I got to know South during my years as news editor for the Sacramento News & Review, when he was an adviser to then-Gov. Gray Davis, and I share the concerns of others that he represents the antithesis of Democratic Party values.
While the California Energy Crisis was barreling down on this state's citizens and government, with enough time to head off the worst impacts, I listened to South indignantly defend the governor's laissez faire approach until way after such passivity was indefensible. I argued with him as Davis became the most mindless law-and-order governor in California history (Davis famously argued for patterning our criminal justice system on that of repressive Singapore, a ludicrous South-inspired statement he never disavowed). And I sat in court while South and his Republican counterparts pleaded with a judge to overturn voter-approved campaign finance limits.
Garry South's conservative triangulation approach to politics is arguably a big reason why Davis was recalled, leaving us with the Governator. Along with other soulless, scorched-earth political operatives in Camp Newsom -- including Nathan Ballard, Peter Ragone, and Chris Lehane -- South is sure to drag this campaign down into the lowest common denominator muck.
Hmm, maybe this isn't such a bad thing after all. Newsom can run from us, lose, and then we won't need to keep explaining why Newsom is from San Francisco, but not of San Francisco.

Comments

The irony here is pretty good - we're being told by someone not from SF originally what SF is and is not about.

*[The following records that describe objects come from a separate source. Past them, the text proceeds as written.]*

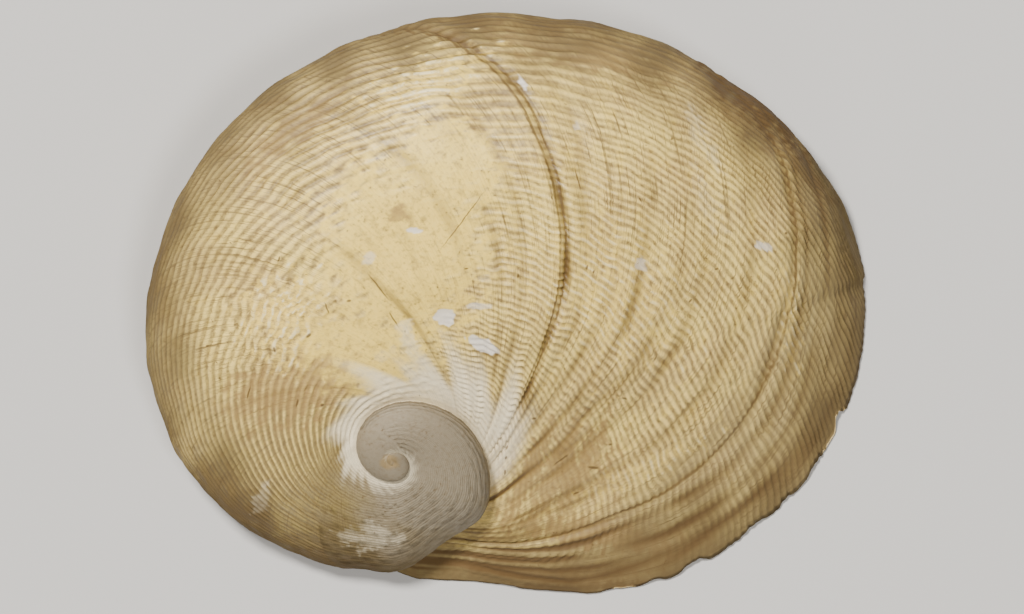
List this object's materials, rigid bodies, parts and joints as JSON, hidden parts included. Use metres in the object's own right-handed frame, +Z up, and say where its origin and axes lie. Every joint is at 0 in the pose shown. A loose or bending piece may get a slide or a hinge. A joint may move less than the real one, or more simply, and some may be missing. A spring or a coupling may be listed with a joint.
{
  "type": "moon snail shell",
  "caption": "Ear-shaped moon snail shell lying on its mouth: a low spire at one end and one very wide last whorl with an open hollow underneath.",
  "frame": {"origin": "centre of the box's bottom face, which is the plane that the lip rests on", "axes": "+X along the shell's length, +Y across it with the spire towards -X and -Y, +Z up from the mouth's plane"},
  "size_m": [0.0418, 0.0336, 0.0188],
  "materials": {
    "shell": "worn semi-gloss, with fine spiral ridges and brown growth lines"
  },
  "bodies": {
    "root": {"moon_snail_shell": "shell"}
  },
  "joints": []
}
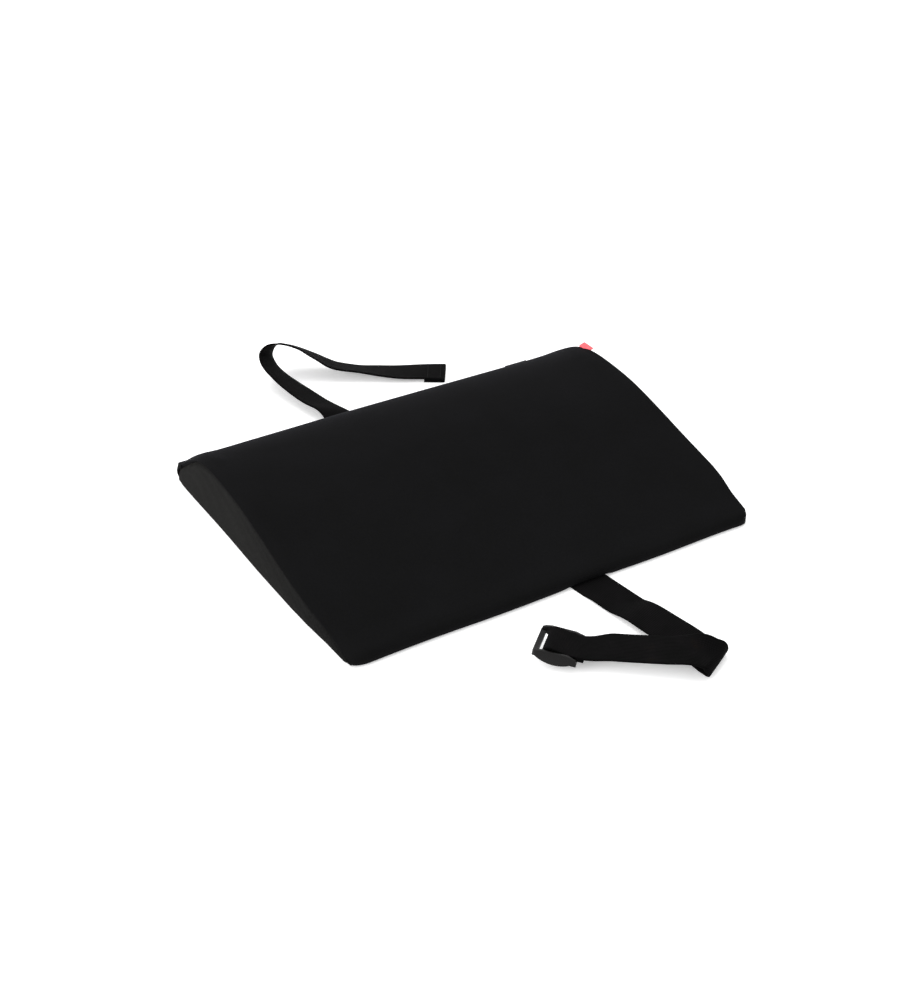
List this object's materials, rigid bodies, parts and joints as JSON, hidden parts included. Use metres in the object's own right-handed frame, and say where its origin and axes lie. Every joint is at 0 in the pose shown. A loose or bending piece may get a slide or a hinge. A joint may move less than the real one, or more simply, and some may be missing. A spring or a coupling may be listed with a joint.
{
  "type": "lumbar support cushion",
  "caption": "Slim wedge-shaped foam lumbar cushion in a zipped black fabric cover, with an elastic strap across its back and a plastic strap adjuster.",
  "frame": {"origin": "middle of the flat back, on the surface that the cushion lies on; the strap's flat underside passes through it", "axes": "+Z out of the back, towards the padded front. +Y from the thin edge to the blunt edge. +X to the end that carries the side tag."},
  "size_m": [0.3859, 0.5913, 0.0545],
  "materials": {
    "knit": "smooth close knit, black, soft sheen at glancing angles",
    "panel": "plain black fabric with a fine fleck, matt",
    "foam": "grey open-cell polyurethane foam",
    "webbing": "ribbed elastic webbing, black, matt",
    "acetal": "moulded black plastic, glossy",
    "thread": "black sewing thread",
    "zip_nylon": "black nylon coil and woven tape",
    "zip_enamel": "black enamelled zinc",
    "tag": "folded woven tape, coral pink, blank"
  },
  "bodies": {
    "cushion": {"cover_top_panel": "knit", "cover_back_panel": "panel", "end_panel_left": "panel", "end_panel_right": "panel", "foam_core": "foam", "strap_back_run": "webbing", "thread_box_stitch": "thread", "zip_tape_upper": "zip_nylon", "zip_tape_lower": "zip_nylon", "zip_coil_upper": "zip_nylon", "zip_coil_lower": "zip_nylon", "zip_top_stop": "zip_enamel", "zip_bottom_stop": "zip_enamel", "side_tag": "tag"},
    "buckle_strap": {"strap_buckle_run": "webbing", "thread_loop_stitch": "thread"},
    "adjuster": {"strap_adjuster": "acetal"},
    "plain_strap": {"strap_plain_run": "webbing", "thread_hem_stitch": "thread"},
    "slider": {"zip_slider": "zip_enamel"},
    "puller": {"zip_puller": "zip_enamel"}
  },
  "joints": [
    {"name": "buckle_strap_swing", "type": "hinge", "parent": "cushion", "child": "buckle_strap", "pos_m": [0.02323, -0.1612, 0.0008], "axis": [-0.9903, -0.1392, 0], "range_deg": [-90, 90]},
    {"name": "plain_strap_swing", "type": "hinge", "parent": "cushion", "child": "plain_strap", "pos_m": [-0.02208, 0.1612, 0.0008], "axis": [0.9903, 0.1392, 0], "range_deg": [-90, 90]},
    {"name": "adjuster_swing", "type": "hinge", "parent": "buckle_strap", "child": "adjuster", "pos_m": [-0.0519, -0.21443, 0.0106], "axis": [0.711, 0.691, -0.1305], "range_deg": [0, 90]},
    {"name": "zip_slide", "type": "slide", "parent": "cushion", "child": "slider", "axis": [-1, 0, 0], "range_m": [0, 0.329]},
    {"name": "puller_flip", "type": "hinge", "parent": "slider", "child": "puller", "pos_m": [0.1645, 0.15494, 0.01359], "axis": [0, 0.4848, -0.8746], "range_deg": [0, 180]}
  ]
}
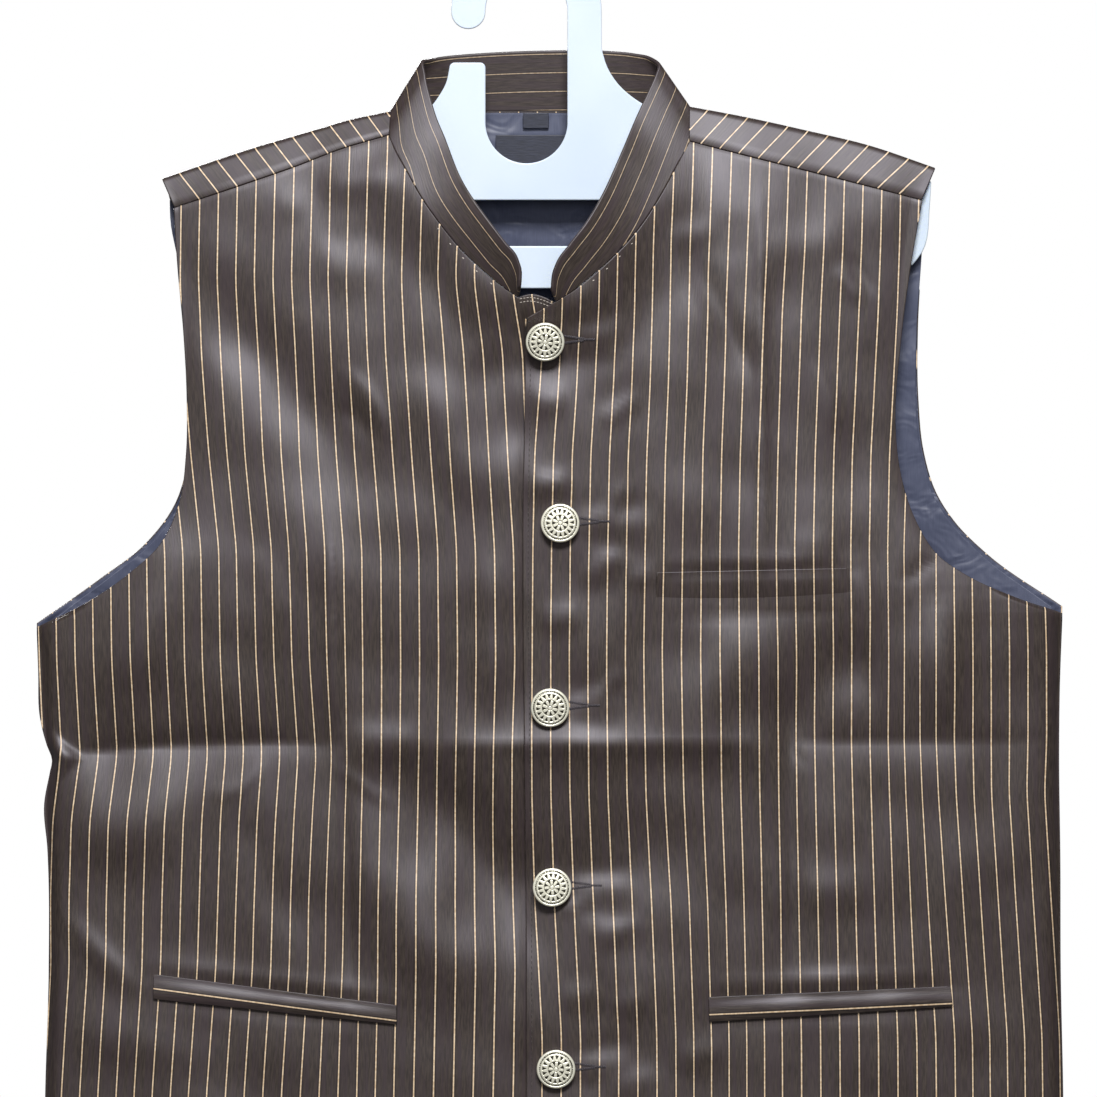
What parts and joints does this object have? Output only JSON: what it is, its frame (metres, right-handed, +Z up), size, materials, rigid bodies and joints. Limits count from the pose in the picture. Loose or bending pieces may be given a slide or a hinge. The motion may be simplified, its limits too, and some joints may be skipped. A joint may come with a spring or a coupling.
{
  "type": "nehru jacket on a hanger",
  "caption": "Sleeveless band-collar jacket in pinstriped suiting with metal buttons and welt pockets, hung flat on a plastic hanger.",
  "frame": {"origin": "the point on the inner top of the hanger's hook that bears on its rail, in the middle of the board", "axes": "+Z up, +X to the right of someone who faces the jacket's front, which faces -Y"},
  "size_m": [0.577, 0.0716, 0.8023],
  "materials": {
    "suiting": "dark brown suiting with a soft sheen and thin tan pinstripes about 10 mm apart",
    "lining": "navy black satin lining",
    "label": "bare black woven label",
    "button_metal": "pale antique gilt with dark recesses",
    "hanger_plastic": "smooth translucent pale blue plastic"
  },
  "bodies": {
    "root": {"front_right": "suiting", "front_left": "suiting", "back": "suiting", "collar": "suiting", "chest_welt": "suiting", "lower_welt_right": "suiting", "lower_welt_left": "suiting", "lining_back": "lining", "size_tag": "label", "neck_label": "label", "button_1": "button_metal", "button_2": "button_metal", "button_3": "button_metal", "button_4": "button_metal", "button_5": "button_metal", "hanger": "hanger_plastic"}
  },
  "joints": []
}
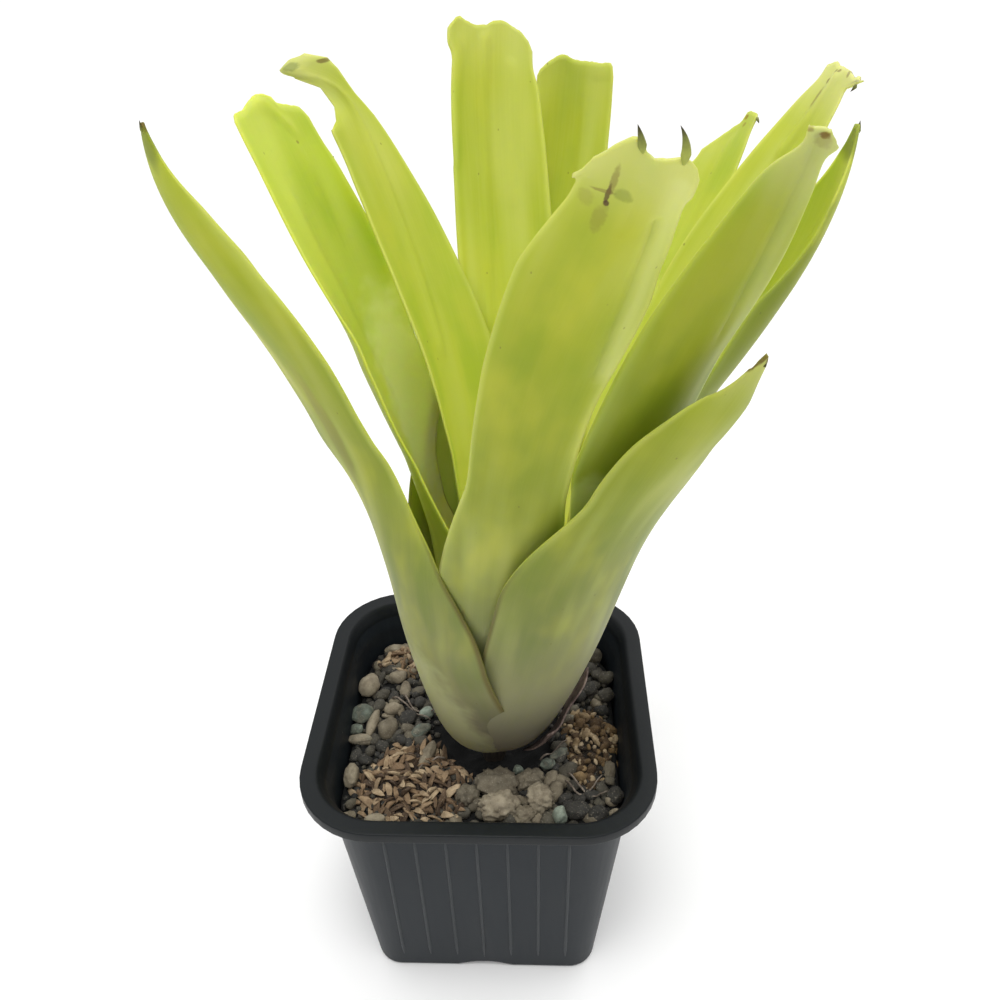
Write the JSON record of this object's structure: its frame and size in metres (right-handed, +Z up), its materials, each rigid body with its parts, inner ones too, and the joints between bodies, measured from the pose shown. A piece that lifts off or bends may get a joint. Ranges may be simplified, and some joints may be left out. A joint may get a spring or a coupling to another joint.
{
  "type": "potted bromeliad",
  "caption": "Aechmea rosette of pale green strap leaves, growing in coarse mix in a small square black nursery pot.",
  "frame": {"origin": "middle of the pot's base, on the surface it stands on", "axes": "+Z up along the pot, -Y towards the side seen in the picture, +X to that view's right"},
  "size_m": [0.1178, 0.0978, 0.2127],
  "materials": {
    "black_plastic": "matte",
    "mix_brown": "rough",
    "husk_tan": "rough",
    "pebble_tan": "rough",
    "lump_pale": "rough",
    "bark_brown": "rough",
    "stem_tan": "satin",
    "leaf_green": "satin"
  },
  "bodies": {
    "root": {"nursery_pot": "black_plastic", "potting_mix": "mix_brown", "husk_clump_front": "husk_tan", "husk_clump_back": "husk_tan", "pebbles_left": "pebble_tan", "pale_lumps_front": "lump_pale", "bark_clump_right": "bark_brown", "rosette_stem": "stem_tan", "leaf_left_low": "leaf_green", "leaf_front_right_low": "leaf_green", "leaf_back_low": "leaf_green", "leaf_back_right_low": "leaf_green", "leaf_front": "leaf_green", "leaf_right_low": "leaf_green", "leaf_left": "leaf_green", "leaf_right_front": "leaf_green", "leaf_right_high": "leaf_green", "leaf_back_right_inner": "leaf_green", "leaf_back_right": "leaf_green", "leaf_back": "leaf_green", "leaf_left_back": "leaf_green"}
  },
  "joints": []
}
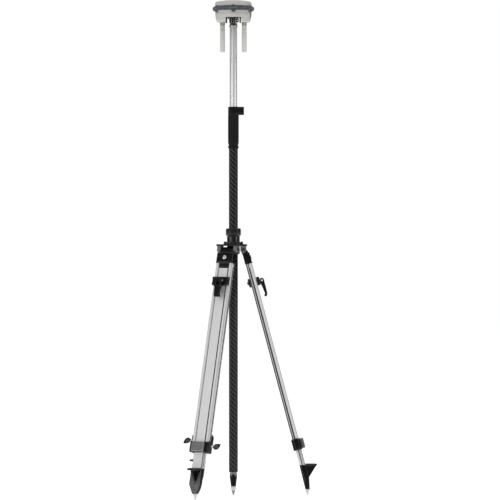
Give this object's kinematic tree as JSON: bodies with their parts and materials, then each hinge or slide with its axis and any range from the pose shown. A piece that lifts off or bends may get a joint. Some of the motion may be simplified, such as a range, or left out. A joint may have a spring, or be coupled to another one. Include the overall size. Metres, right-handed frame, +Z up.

I think you need to make up your minds once and for all - on the one hand you criticize Newsom for not being lefty enough for your needs, and at the same time cheer on this allegedly disastrous hire as a way to trash Newsom. Which is it?

I'm surprised you haven't considered another possibility - perhaps Newsom is the one who can try and get both the "so called progressives" and the "so called moderates" together, and combine the best of both worlds.

I realize in an autocratic mindset that the concept of compromise is heresy, and that chapter/verse adherence to ideology takes precedence over getting things done, but once you leave San Francisco, not everyone is just aching to vote for a hard left candidate. And they don't like being talked down to by "progressives" or called names simply because their ideas are not the same as "progressives."